KAB’s base year emissions are 1,756 tCO2e for scope one; 59.3 tCO2e for scope two, and this shall be its starting point where KAB will track the annual reduction until it achieves net-zero.

KAB will be setting a viable target year in line with its business growth and expansion.

In terms of climate change, Nestle, under its Project RELeaf, has committed to planting three million trees across Malaysia, and is well on track to achieve its target by 2024.

Since January, 2022, Nestle has fully transitioned into 100% renewable energy across all its operations.

Nestle’s Milo vans are now equipped with solar panels to replace fuel-dependant generators.

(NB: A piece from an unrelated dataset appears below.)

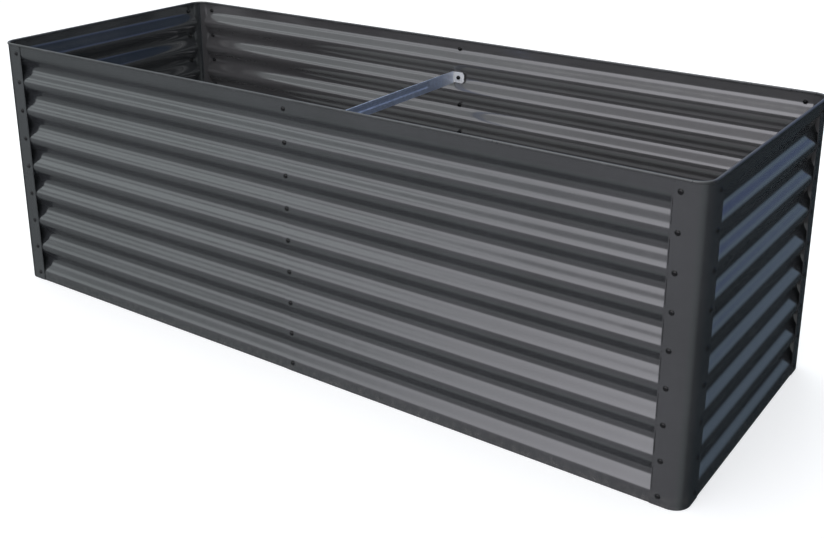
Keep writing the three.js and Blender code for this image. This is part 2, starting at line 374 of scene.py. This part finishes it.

Renewable energy is increasingly used in all of Nestle’s factories.

The transition also involves innovative packaging design and more sustainable packaging that includes paper-based packaging and post-consumer recycled polymer resin.

Paper-based packaging is used for ice-cream stick products, Maggi Hot Cups and Milo 125ml UHT cluster packs, as well as high quality recycled resin bottles for all of Nestle’s ready-to-drink products.

Under its voluntary extended producer responsibility, Nestle has collected about 6,000 tonnes of post-consumer packaging waste.

In collaboration with Tetra Pak (M), over 50 million UHT packs will be collected in 2022 for separation, recycling and re-use.

Through its Farmer Connect initiatives, Nestle has engaged directly with local chilli, paddy and coffee farmers to ensure responsible sourcing in its supply chain.

Nestle’s Safe Water Safe Communities project aims to raise awareness on water conservation and improve access to water and sanitation among underserved orang asli communities.

All Nestle factory complexes have wastewater treatment plants to treat the wastewater that it discharges.

While big companies are focusing on their net-zero journey ahead, small companies should also be part of this global effort to tackle climate change all along their supply chains.

Yap Leng Kuen is a former StarBiz editor. The views expressed here are the writer’s own.